Held at the Natural Chimneys Park, it is a Medieval weekend in the Shenandoah Valley with a magical feel ... knights and damsels and horses with names like "King Arthur" and "Sir Knight." The modern day jousters are a society of like-minded folks who know one another and look forward to the good-natured sport that has been tamed to allow both parties to live to joust another day. They now spear rings hanging from wooden posts instead of each other.
The history of jousting is interesting, and the way it started in Augusta County is even more interesting. According to the Natural Chimneys website:
In addition to the Natural Chimneys Joust, the National Jousting Hall Of Fame Joust is held each year at Natural Chimneys Regional Park on the 3rd Saturday of June [also a fun event].If you go, take a lawn chair, a sweater (sometimes it's cool), and plan to tailgate with a picnic. And don't forget your camera. There is a slight charge to get into Natural Chimneys Park but it's not much, and the sight of so many jousters is well worth the experience.
Jousting -Older than the Kentucky Derby, older than baseball--born in the Middle Ages and nursed by chivalry--that's the story of jousting, a test of horsemanship, balance and marksmanship. To the command, "Charge, Sir Knight!", renewal of America's oldest consecutively run sporting event takes place the 3rd Saturday in August each year at Natural Chimneys, Mt. Solon, Virginia, in a revival of medieval pageantry.
Originally a game in which death frequently claimed the loser, jousting has lost none of its flavor in its modern form, where knights in bright garb send their pointed lances through steel rings instead of through the breast plates of mail-clad foemen.
Begun in 1821 to settle which of two local men should have a certain damsel for his wife, the Mt. Solon Tournament has been run each year on the third Saturday in August before crowds numbering in the thousands. Using lances, some of them a hundred years old, riders from Maryland, Pennsylvania, West Virginia, and, of course, Virginia test their skill at plucking three steel rings from crossbars while riding their chargers down a ninety-yard course in not more than eight seconds.
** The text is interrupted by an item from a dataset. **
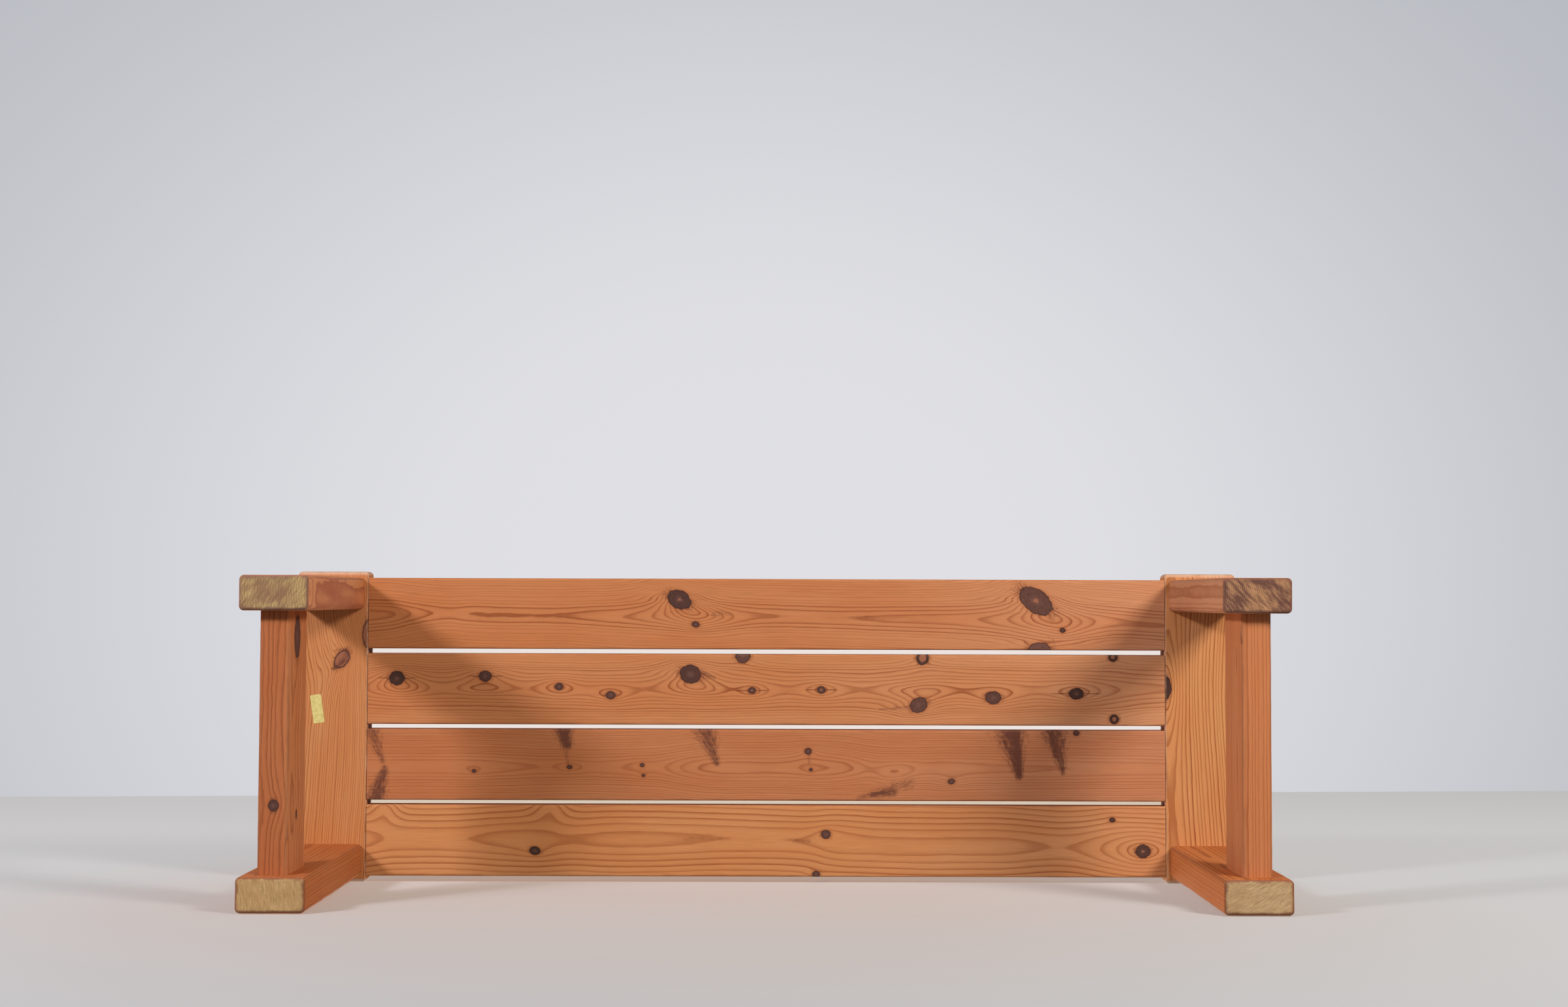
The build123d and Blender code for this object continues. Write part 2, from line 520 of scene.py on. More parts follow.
class Tree:
    """The nodes of a material or a world, made one after another."""

    def __init__(self, owner, output="ShaderNodeOutputMaterial"):
        owner.use_nodes = True
        self.owner = owner
        self.nodes = owner.node_tree.nodes
        self.links = owner.node_tree.links
        self.nodes.clear()
        self.output = self.nodes.new(output)

    def wire(self, node, inputs, output=0):
        """Fills a node's inputs, each by its number or name, and hands on one of its outputs."""
        for key, value in dict(inputs).items():
            if isinstance(value, Value):
                self.links.new(value.socket, node.inputs[key])
            else:
                node.inputs[key].default_value = value
        return Value(self, node.outputs[output])

    def add(self, kind, inputs=(), output=0):
        return self.wire(self.nodes.new(kind), inputs, output)

    def math(self, operation, *parts):
        node = self.nodes.new("ShaderNodeMath")
        node.operation = operation
        return self.wire(node, enumerate(parts))

    def distance(self, first, second):
        """The length of two offsets at right angles."""
        return self.math("SQRT", first * first + second * second)

    def mix(self, share, first, second, blend="MIX"):
        node = self.nodes.new("ShaderNodeMix")
        node.data_type = "RGBA"
        node.blend_type = blend
        return self.wire(node, {0: share, 6: first, 7: second}, 2)

    def tint(self, colour, by):
        return self.mix(1.0, colour, by, "MULTIPLY")

    def noise(self, vector, cycles, detail=2.0, rough=0.5):
        """Noise with that many cycles a metre along the grain, across it and in depth."""
        stretch = self.nodes.new("ShaderNodeVectorMath")
        stretch.operation = "MULTIPLY"
        stretched = self.wire(stretch, {0: vector, 1: cycles})
        inputs = {"Vector": stretched, "Scale": 1.0, "Detail": detail, "Roughness": rough}
        return self.add("ShaderNodeTexNoise", inputs)

    def ramp(self, value, stops):
        """Value through (place, grey) stops."""
        node = self.nodes.new("ShaderNodeValToRGB")
        while len(node.color_ramp.elements) < len(stops):
            node.color_ramp.elements.new(0.5)
        for element, (place, grey) in zip(node.color_ramp.elements, stops):
            element.position = place
            element.color = (grey, grey, grey, 1.0)
        return self.wire(node, {0: value})

    def attribute(self, name, output="Fac"):
        node = self.nodes.new("ShaderNodeAttribute")
        node.attribute_name = name
        return self.wire(node, {}, output)

    def parts(self, vector):
        node = self.nodes.new("ShaderNodeSeparateXYZ")
        self.wire(node, {0: vector})
        return [Value(self, socket) for socket in node.outputs]

    def place(self):
        """The place on the object itself, in metres."""
        return self.add("ShaderNodeTexCoord", output="Object")

    def rays(self, *kinds):
        """1 for those kinds of ray and 0 for all others."""
        path = self.nodes.new("ShaderNodeLightPath")
        chosen = 0.0
        for kind in kinds:
            chosen = self.math("MAXIMUM", self.wire(path, {}, kind), chosen)
        return chosen

    def show(self, surface):
        """Ends the tree, and hands on the material or the world that it belongs to."""
        self.links.new(surface.socket, self.output.inputs["Surface"])
        return self.owner

    def finish(self, colour, roughness, relief, strength, depth, specular=0.5):
        """Ends the tree in a surface with that colour, that roughness and that relief."""
        bump = {"Strength": strength, "Distance": depth, "Height": relief}
        inputs = {
            "Base Color": colour,
            "Roughness": roughness,
            "Specular IOR Level": specular,
            "Normal": self.add("ShaderNodeBump", bump),
        }
        return self.show(self.add("ShaderNodeBsdfPrincipled", inputs))


WHITE = (1.0, 1.0, 1.0, 1.0)
WARM_PATCH = (0.97, 0.90, 0.84, 1.0)
LATEWOOD = ((0.0, 0.35), (0.06, 0.05), (0.40, 0.03), (0.66, 0.22), (0.86, 0.85), (0.95, 1.0), (1.0, 0.8))
KNOT_RINGS = ((0.0, 0.2), (0.3, 0.8), (0.8, 0.5), (1.0, 0.1))
KNOT_BLACK, KNOT_BARK = linear(46, 30, 28), linear(80, 56, 48)
KNOT_BROWN, KNOT_PALE = linear(78, 50, 46), linear(132, 90, 76)
KNOT_MIDDLE, KNOT_HEART = linear(124, 86, 74), linear(152, 96, 70)
KNOT_RIM, KNOT_EDGE = linear(54, 36, 34), linear(104, 58, 40)
HALO = linear(150, 80, 44)
# colour of resin, and of the painted shade at the ends of the gaps between the slats
RESIN_AND_GAP_SHADE = linear(92, 54, 45)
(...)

Jousting's birth is credited to a certain Frenchman, Geoffroi de Pruelli, who died in the same year that William the Conqueror defeated Harold at Hastings (1066) and became the first Norman King of England. Some authorities, however, doubt that any one man "invented" the sport; but the consensus is that it did originate in France in the 11th Century. From France the sport spread to Germany, thence England and Southern Europe. In 1821 it came to the Shenandoah Valley of Virginia in its modified, humane form.
The glitter of state pageantry in the Middle Ages contributed to the popularity of this savage contest, which was so abhorred by the Church that it forbade Christian burial to those killed in jousting. Henry II of England, fearing mass assemblages of knights who came to vie for honors and for a smile from some "Ladye Fayre", refused to allow the sport to continue in England during his late 12th Century reign. But his son, Richard I, lifted the ban and licensed tournaments, exacting heavy royal fees for the privilege. Another English King, Edward I, once took 80 of his best nobles across the Channel for a meet on the continent; by the mid-13th century the Church had relaxed its frown.
Knighthood, chivalry and pageantry went out of jousting when the Renaissance opened up a new way of life; and the death of King Henry II of France from injuries received during a tournament in 1599 sounded the death knell of the sport.
In England itself, jousting languished until 1839, when lords and ladies of the realm gathered in Eglinton, Ayreshire, for a gala mock tournament, replete with the trappings of old. That was eighteen years after the first American tournament was held at Mt. Solon, Virginia. The English did not continue the modified sport but revived it in 1878 in the Royal Navy and Military Tournament, which was terminated during World War II.
The sport is popular in a few other localities in the Eastern United States, especially Maryland, but no meet is as large, as long-running nor as rich in tradition as the Mt. Solon event. The backdrop of the Natural Chimneys, one of the great natural wonders of Virginia; the sparkling greensward; the hurrahs of the crowd, all temporarily returned to days when knighthood was in flower, together make the occasion unique in the annals of American sport ok.